Here are the parameters of the struggle I’m working through:

  • Livelihood is required if one wants to eat, own clothing and be housed, but in itself does not define a person. I have worked so hard at something that was never my life pursuit that it has become my life pursuit. I need to unwind that, slowly (or quickly) firing my bosses and disengaging with my colleagues, many of whom look up to me as an elite software engineer. Yes, I said it, I am elite at something I did not set out to even do. The hardest part of the people part is that I love these people; indeed it’s love that gets me to and keeps me at work every day.
  • There is a new phase coming for me. It’s called “retirement” but I will not likely define it as a time to simply cease working. I will sleep later in the morning but then work at something else. My income will decrease. But time and energy, my most valuable resources, will increase. It’s important that I plan how to invest them, because just as they are invested by others in my current occupation, retired life will have incumbent pressures as well.
  • Having little experience in a new field can not bar pursuing work in that field. Or even play in that field. Knowing well the faults of the masters in engineering from their personal glitches to thick tribal arrogance that embraces wrong things as often as right ones (proven by history), the masters of any new field must not be seen as intimidating but merely having experience.
  • Finding a team is hard but vital. People want to be alone and have their vision and pursuit be theirs alone. But one of the principles I bring to the table is that teams are much more than the sum of their parts. Said on the negative side – loneliness has absolutely been the worst part of this process. Still, finding – or forming – my team is something I cannot give up on.
  • I cannot listen to ageism. People in all professions disqualify others by any means available so as to advance their own standing – even though it accomplishes quite the opposite. Disqualifying based upon someone being “over the hill” has always been silly, and particularly if an older person is nimble and can be quick to learn. Personally, I am qualified for anything I pursue by virtue of accumulated wisdom and principles alone. I have gifting I don’t even know about that practice will reveal.
  • At the same time, there are things I will never do. Surrendering to this truth – where it applies – is hard and requires bona fide grieving processes. I need to discern where and when this is true because once again there are advice-givers who would deny dreams by citing destiny they have no power to even know.

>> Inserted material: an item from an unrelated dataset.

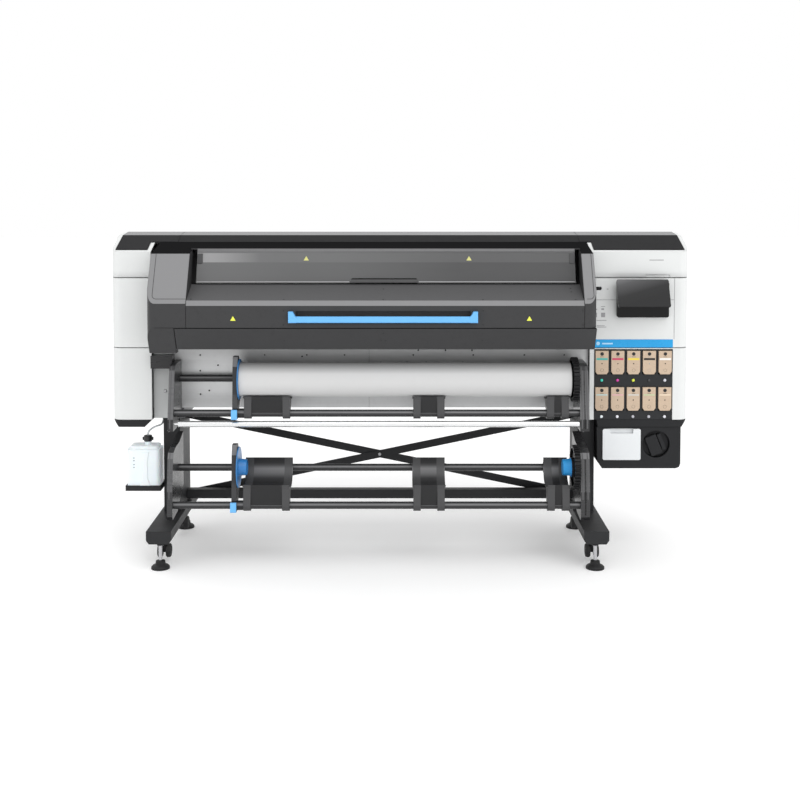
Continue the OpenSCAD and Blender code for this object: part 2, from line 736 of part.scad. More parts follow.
carriage_w = 300;
carriage_x = x_right - 40 - carriage_w;

module print_carriage() color("#2e2f31") {
  difference() {
    span(carriage_x, carriage_x + carriage_w, -60, rail_y - 1, carriage_z, carriage_z + carriage_h);
    for (i = [0:3]) span(carriage_x + 16 + i * 70, carriage_x + 74 + i * 70, -52, 30, carriage_z + 60,
      carriage_z + carriage_h + 1);
  }
  span(carriage_x + 20, carriage_x + carriage_w - 20, rail_y - 1 - eps, rail_y + 8, rail_z + 32,
      rail_z + 48);
}

module drive_roller() color("#303134") {
  cyl_x(chassis_l + 12, chassis_r - 12, [roller_y, platen_z - roller_r], roller_r);
  cyl_x(chassis_l - plate_t, chassis_r + plate_t, [roller_y, platen_z - roller_r], shaft_r);
}

// ---- Reels ----
module upper_arm(x0, x1, spindle) difference() {
  a = supply;
  union() {
    yz(x0, x1, [tension + [-20, -29], tension + [-20, 23], a + [-24, 42], a + [-8, 60],
      [a[0] + 40, a[1] + 66], [plate_y, a[1] + 66], [plate_y, chassis_z], [-260, tension[1] - 29]]);
    for (t = supply_tubes) cyl_x(x0, x1, t, clamp_r);
  }
  cyl_x(x0 - 1, x1 + 1, tension, 6 + fit);
  if (spindle) cyl_x(x0 - 1, x1 + 1, a, spindle_r + fit);
}

module lower_arm(x0, x1, spindle) difference() {
  a = takeup;
  yz(x0, x1, [[a[0] - 62, 222], [a[0] - 58, 330], [a[0] - 34, 470], [a[0] - 22, 494], [a[0] + 30, 508],
    [a[0] + 120, 512], [pillar_y, 540], [pillar_y, 300], [a[0] + 60, 214], [a[0] - 50, 206]]);
  if (spindle) cyl_x(x0 - 1, x1 + 1, a, spindle_r + fit);
}

module reel_arms() color("#2b2c2e") {
  upper_arm(arm_l0, arm_l1, false);
  lower_arm(arm_l0, arm_l1, false);
  ridge = (arm_r0 + arm_r1) / 2;
  difference() {
    union() {
      upper_arm(arm_r0, arm_r1, true);
      lower_arm(arm_r0, arm_r1, true);
    }
    yz(ridge - 3, ridge + 3, [tension + [-21, -17], tension + [-13, -17], tension + [-13, 23],
      supply + [-18, 44], supply + [-26, 44], tension + [-21, 23]]);
    yz(ridge - 3, ridge + 3, [[takeup[0] - 63, 230], [takeup[0] - 54, 230], [takeup[0] - 50, 330],
      [takeup[0] - 27, 468], [takeup[0] - 36, 468], [takeup[0] - 60, 330]]);
  }
  span(chassis_l + 2, arm_l0 - 6, plate_y - 70, plate_y, supply[1] + 35, supply[1] + 91);
}

module reel_tubes() color("#303133") for (t = concat(supply_tubes, takeup_tubes)) difference() {
  cyl_x(arm_l1, arm_r0, t, tube_r);
  cyl_x(arm_l1 - 1, arm_r0 + 1, t, tube_r - 2.5);
}

module tension_bar() color("#c4c6c8") {
  cyl_x(arm_l1 + 19, arm_r0 - 1.5, tension, tension_r);
  cyl_x(arm_l0 + 2, arm_r1 - 2, tension, 6);
}

module media_roll() color("#f2f2f2") {
  difference() {
    cyl_x(roll_x0, roll_x1, supply, roll_r);
    cyl_x(roll_x0 - 1, roll_x1 + 1, supply, core_r + core_t + gap / 6);
  }
  color("#b39a74") difference() {
    cyl_x(roll_x0, roll_x1, supply, core_r + core_t);
    cyl_x(roll_x0 - 1, roll_x1 + 1, supply, core_r);
  }
}

// Curved cradle on both tubes, x0 to x1, round the axis a
module cradle(a, tubes, x0, x1) difference() {
  union() {
    intersection() {
      cyl_x(x0, x1, a, cradle_out);
      yz(x0, x1, [[a[0] - 48, a[1] - 100], [a[0] + 100, a[1] - 100], [a[0] + 100, a[1] + 24],
          [a[0] - 48, a[1] + 24]]);
    }
    yz(x0 + 8, x1 - 8, [a + [-48, -71], a + [-40, -68], tubes[0] + [-6, 4], tubes[0] + [-16, 4]]);
    for (x = [x0 + 4, x1 - 4 - clamp_w]) {
      for (t = tubes) cyl_x(x, x + clamp_w, t, clamp_r);
      yz(x, x + clamp_w, [tubes[0] + [-clamp_r, 0], tubes[0] + [clamp_r, 0], a + [20, -80], a + [-46,
          -66]]);
      yz(x, x + clamp_w, [tubes[1] + [0, -clamp_r], tubes[1] + [6, -clamp_r], tubes[1] + [0, clamp_r],
        a + [76, 20], a + [70, -45]]);
    }
  }
  cyl_x(x0 - 1, x1 + 1, a, cradle_in);
  for (t = tubes) cyl_x(x0 - 1, x1 + 1, t, tube_r + fit);
}

module roll_cradles() color("#1d1e20") for (u = [[supply, supply_tubes], [takeup, takeup_tubes]]) {
  cradle(u[0], u[1], 54, 198);
  cradle(u[0], u[1], roll_x1 - 110, roll_x1 - 6);
}

lever_w = 26;
lever_pin = 3;
function lever_at(tubes) = tubes[0] + [-32.5, 15];

module hub(a, tubes) {
  p = lever_at(tubes);
  f = tubes[0];
  r = tubes[1];
  difference() {
    union() {
      yz(hub_x, hub_x + hub_t, [f + [-20, -24], f + [20, -24], a + [52, -82], r + [22, -22], r + [24, 20],
        a + [52, 62], a + [18, 102], a + [-18, 102], a + [-34, 60], a + [-44, -60], f + [-22, 24]]);
      for (t = tubes) cyl_x(hub_x, hub_x + hub_t, t, clamp_r);
      for (x = [hub_x, hub_x + hub_t - 4]) {
        cyl_x(x, x + 4, p, 5);
        span(x, x + 4, p[0], f[0], p[1] - 5, p[1] + 4);
      }
      cyl_x(hub_x, hub_x + hub_t, p, lever_pin);
    }
    for (t = tubes) cyl_x(hub_x - 1, hub_x + hub_t + 1, t, tube_r + fit);
    cyl_x(hub_x - 1, hub_x + hub_t + 1, a, spindle_r + fit);
  }
  cradle(a, tubes, hub_x + hub_t + 25, hub_x + hub_t + 233);
  for (t = tubes) difference() {
    cyl_x(hub_x + hub_t - eps, hub_x + hub_t + 32, t, clamp_r - 3);
    cyl_x(hub_x + hub_t - 1, hub_x + hub_t + 33, t, tube_r + fit);
  }
}

module lock_lever(tubes) {
  p = lever_at(tubes);
  cx = hub_x + hub_t / 2;
  difference() {
    union() {
      yz(cx - lever_w / 2, cx + lever_w / 2, [p + [-18, -34], p + [-14, 7], p + [-6, 7], p + [-6, -36],
          p + [-14, -36]]);
      yz(cx - hub_t / 2 + 4.4, cx + hub_t / 2 - 4.4, [p + [-7, -5], p + [-7, 5], p + [4, 5], p + [5, 0],
          p + [4, -5]]);
    }
    cyl_x(cx - hub_t, cx + hub_t, p, lever_pin + fit);
  }
}

module flange(a) {
  difference() {
    union() {
      cyl_x(flange_x - 4, flange_x, a, flange_r);
      translate([flange_x, a[0], a[1]]) rotate([0, 90, 0]) cylinder(r1 = core_r - 0.4, r2 = core_r - 4,
          h = 34);
    }
    cyl_x(flange_x + 6, flange_x + 40, a, core_r - 8);
  }
  cyl_x(hub_x, flange_x + 8, a, spindle_r);
}

module drive_disc(a) {
  n = disc_teeth;
  difference() {
    translate([disc_x, a[0], a[1]]) rotate([90, 0, 90]) linear_extrude(disc_t) polygon([for (i = [0:n - 1])
      for (k = [[-0.26, disc_r - 7], [-0.17, disc_r], [0.17, disc_r], [0.26, disc_r - 7]])
        k[1] * [cos((i + k[0]) * 360 / n), sin((i + k[0]) * 360 / n)]]);
    cyl_x(disc_x - 1, disc_x + 10, a, disc_r - 14);
  }
  cyl_x(disc_x, arm_r1, a, spindle_r);
  translate([roll_x1 - 36, a[0], a[1]]) rotate([0, 90, 0]) cylinder(r1 = core_r - 4, r2 = core_r - 0.4,
      h = 36);
  cyl_x(roll_x1, disc_x + 10 + eps, a, core_r + 4);
}

module supply_hub() color("#1e1f21") hub(supply, supply_tubes);
module takeup_hub() color("#1e1f21") hub(takeup, takeup_tubes);
module supply_flange() color("#2a7fc9") flange(supply);
module takeup_flange() color("#2a7fc9") flange(takeup);
module supply_drive_disc() color("#232427") drive_disc(supply);
module takeup_drive_disc() color("#232427") drive_disc(takeup);
module supply_lock_lever() color("#3a93de") lock_lever(supply_tubes);
module takeup_lock_lever() color("#3a93de") lock_lever(takeup_tubes);

// ---- Waste bottle ----
module waste_bottle() {
  x0 = bottle_x - bottle_w / 2;
  y0 = bottle_y - bottle_d / 2;
  color("#dfe6e9") difference() {
    union() {
      round_box(x0, x0 + bottle_w, y0, y0 + bottle_d, bottle_z, bottle_z + bottle_h, 18);
      round_box(x0 + 14, x0 + bottle_w - 10, y0 + 12, y0 + bottle_d - 12, bottle_z + bottle_h - 1,
        bottle_z + bottle_h + 14, 14);
      cyl_z(neck_x, bottle_y, bottle_z + bottle_h, 499, 15);
    }
    round_box(x0 + 3, x0 + bottle_w - 3, y0 + 3, y0 + bottle_d - 3, bottle_z + 3,
        bottle_z + bottle_h - 3, 15);
    cyl_z(neck_x, bottle_y, bottle_z + bottle_h - 4, 500, 12);
  }
  color("#18181a") {
    cyl_z(neck_x, bottle_y, 499.3, 525, 18);
    span(neck_x - 24, neck_x + 24, bottle_y - 4, bottle_y + 4, 504, 518);
  }
}

hose_sides = 8;
function tangent(i) = unit(hose_path[min(i + 1, len(hose_path) - 1)] - hose_path[max(i - 1, 0)]);
function side_of(i) = unit(cross(tangent(i), [0.3, -1, 0]));
function hose_point(i, a) = hose_path[i] + hose_r * (cos(a) * side_of(i) + sin(a) * cross(tangent(i),
    side_of(i)));

module drain_hose() color("#e6eef0") {
  n = hose_sides;
  m = len(hose_path);
  polyhedron([for (i = [0:m - 1]) for (k = [0:n - 1]) hose_point(i, k * 360 / n)],
    concat([[for (k = [0:n - 1]) k]], [[for (k = [n - 1:-1:0]) (m - 1) * n + k]],
      [for (i = [0:m - 2]) for (k = [0:n - 1]) [i * n + k, (i + 1) * n + k, (i + 1) * n + (k + 1) % n,
        i * n + (k + 1) % n]]));
}

base_beams();
stand_frame();
stand_bolts();
levelling_feet();
caster_fork(beam_xs[0], caster_ys[0]);  // caster_fork_front_left
caster_fork(beam_xs[1], caster_ys[0]);  // caster_fork_front_right
caster_fork(beam_xs[0], caster_ys[1]);  // caster_fork_rear_left
caster_fork(beam_xs[1], caster_ys[1]);  // caster_fork_rear_right
caster_wheel(beam_xs[0], caster_ys[0]);  // caster_wheel_front_left
caster_wheel(beam_xs[1], caster_ys[0]);  // caster_wheel_front_right
caster_wheel(beam_xs[0], caster_ys[1]);  // caster_wheel_rear_left
caster_wheel(beam_xs[1], caster_ys[1]);  // caster_wheel_rear_right
chassis();
front_plates();
upper_shells();
side_covers();
top_covers();
base_trays();
ink_bay();
cartridge(0);  // cartridge_1
cartridge(1);  // cartridge_2
cartridge(2);  // cartridge_3
cartridge(3);  // cartridge_4
cartridge(4);  // cartridge_5
cartridge(5);  // cartridge_6
cartridge(6);  // cartridge_7
cartridge(7);  // cartridge_8
cartridge(8);  // cartridge_9
cartridge(9);  // cartridge_10
screen_bracket();
touch_screen();
power_button();
service_box();
waste_drawer();
rotary_chamber();
hood_frame();
hood_band();
hood_window();
hood_handle();
lower_fascia();
rear_cover();
fan_panel();
carriage_rail();
print_carriage();
drive_roller();
reel_arms();
reel_tubes();
tension_bar();
media_roll();
supply_hub();
supply_flange();
supply_drive_disc();
supply_lock_lever();
takeup_hub();
takeup_flange();
takeup_drive_disc();
takeup_lock_lever();
roll_cradles();
waste_bottle();
drain_hose();
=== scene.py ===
import json
import math

import bmesh
import bpy
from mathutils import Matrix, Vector


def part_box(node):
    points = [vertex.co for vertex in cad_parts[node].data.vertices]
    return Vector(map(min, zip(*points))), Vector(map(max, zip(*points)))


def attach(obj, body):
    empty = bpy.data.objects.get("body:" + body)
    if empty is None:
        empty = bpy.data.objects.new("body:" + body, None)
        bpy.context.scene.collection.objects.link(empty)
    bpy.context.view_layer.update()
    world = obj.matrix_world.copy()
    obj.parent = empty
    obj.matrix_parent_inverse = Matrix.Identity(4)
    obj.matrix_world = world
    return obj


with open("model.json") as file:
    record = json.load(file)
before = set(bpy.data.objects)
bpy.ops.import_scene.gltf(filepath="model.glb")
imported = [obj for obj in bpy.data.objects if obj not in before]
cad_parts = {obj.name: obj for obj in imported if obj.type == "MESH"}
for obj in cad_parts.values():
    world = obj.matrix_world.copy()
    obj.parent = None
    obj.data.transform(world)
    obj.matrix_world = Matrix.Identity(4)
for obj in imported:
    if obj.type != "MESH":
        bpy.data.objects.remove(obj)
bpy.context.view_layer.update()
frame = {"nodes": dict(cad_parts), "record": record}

nodes = frame["nodes"]
scene = bpy.context.scene
# How far print, screw heads and stickers reach below and above the face they lie on, in metres
PRINT = (-0.0001, 0.0004)
DOT = (-0.0002, 0.0007)
STICKER = (-0.0002, 0.0005)
slot_of = {s["node"]: s["material_slot"] for s in frame["record"]["subparts"]}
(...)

Maybe this post applies only to me; I hope not. And I don’t mean to be selfish in any of this, only a tad introspective and brutally honest.

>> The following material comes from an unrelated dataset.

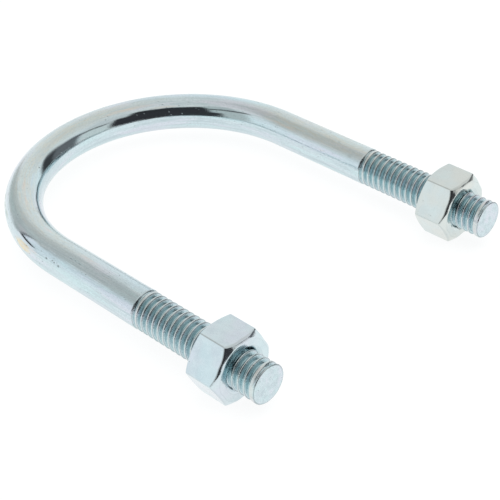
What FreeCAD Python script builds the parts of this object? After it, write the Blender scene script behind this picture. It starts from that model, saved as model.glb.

Writing is one definitely of those “other” pursuits I will go after in larger measures going forward.

And also, I do “get” that I need do nothing for God’s grace to be active in my life, or else it wouldn’t be grace. Ann Voskamp’s brilliant exposition of “cruciform” speaks and echoes deeply. Maybe rest is all I need truly, but love has my heart beating to do as well.

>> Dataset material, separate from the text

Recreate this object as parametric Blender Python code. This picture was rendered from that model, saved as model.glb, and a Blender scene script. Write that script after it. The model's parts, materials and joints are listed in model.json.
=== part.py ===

Overcoming the inertia of indecision

In many areas of endeavor, high certainty is a rare commodity. Of that I am quite certain ….

The stress that goes with coming to decisions can stop people cold, effectively freezing them, their families or entire organizations till one is confident enough to proceed. This angst does not occur in a vacuum; it is the result of past failures and disappointments, complete with the criticism and shame that accompany them. It’s no wonder people wallow in indecision.

But as my manager once quipped (and this is a favorite of mine): “If you can’t make a mistake you can’t make anything.” Thomas Edison, after all, had thousands of “nice tries” on the way to the incandescent light bulb. His story is really one of persistence, not indecision. He was committed to a goal.

I’m writing about those who can’t even get that far. The inertia that can governs people is a dangerous habit that stops lives cold at each and every crossroad.  Over time, it is more dangerous than the mistakes that are so feared.

So it’s vital for someone who’s prone to this to develop steps to avoid it – to actively, progressively and quickly make decisions. Here are some of those steps:

  1. Gather intel – It seems obvious, yet the fear of proceeding even forbids the first clear action to come to a decision – learn about the parameters, procedure and possible outcomes of the different options before you. This can involve reading, searching the internet and most effective: talking with parties who have been there before. How truly bad is it to fail?  How truly great to “succeed”? It’s the testimony of those who’ve been there that can go a long way to encourage the procrastinator.
  2. Use pilots – There is no rule that says you have to commit everything you have to one path or another. A limited trial is an excellent way to test the waters and see how a decision would work if you fully made it. Of course a woman can’t launch a pilot pregnancy, for example. But she can try making the adjustments a pregnancy and parenthood would entail (except for the gestation part) – like taking care of someone’s young child for a weekend.  Of course many decisions are not as final as having a child, but the commitment level should be high.
  3. Fail quickly and cheaply – One of the precepts of the Agile development process is extremely useful in making decisions. This differs from the pilot approach in that the investment can be much higher. But it is the same in the limited time of such a commitment. It is obviously preferable to have a disaster after a month than after two years. Another perspective to this is that a limited time sprint of a project is a vital part of decision making. The truth is, none of us really know what it is going to be like down a certain path until we do it.
  4. Learn – Gathering intel is a first part of this, but formal schooling – even seminars – and learning by doing (see Fail quickly and cheaply) should all contribute to the knowledge of the decision maker. It’s also vital that what is learned is not only tactical truth but strategic principle. A single failure or success should contribute to knowledge and not stand on its own.
  5. Don’t personalize failure or “there is no failure” – Put simply, you must fail. It’s required. What culture does to people who fail is call them failures. Clearly that is extremely destructive thinking if you let it in. So … don’t! Things that didn’t work out are arguably more valuable than things that did. That’s not a “rose colored glasses” statement, it’s data. There are no failures really, just lessons learned. One set of objectives was not achieved, but another set was. Make sure you record the life lesson objectives. You’ll need them later.

There’s no reason to freeze in your tracks when it comes to choosing paths. Usually it’s the shame of past failures that keeps people stuck. No matter what faith (or “none”) you are, I want to share what I do with shame, as demonstrated by Christ:

Hebrews 12:2 Let us fix our eyes on Jesus, the author and perfecter of our faith, who for the joy set before him endured the cross, scorning its shame, and sat down at the right hand of the throne of God:

Scorn shame – HATE it. Not the people spewing it, but hate its effect on you.

That is a whole other topic, but it’s important to recognize what’s eating at you during points of indecision. And take steps to get out.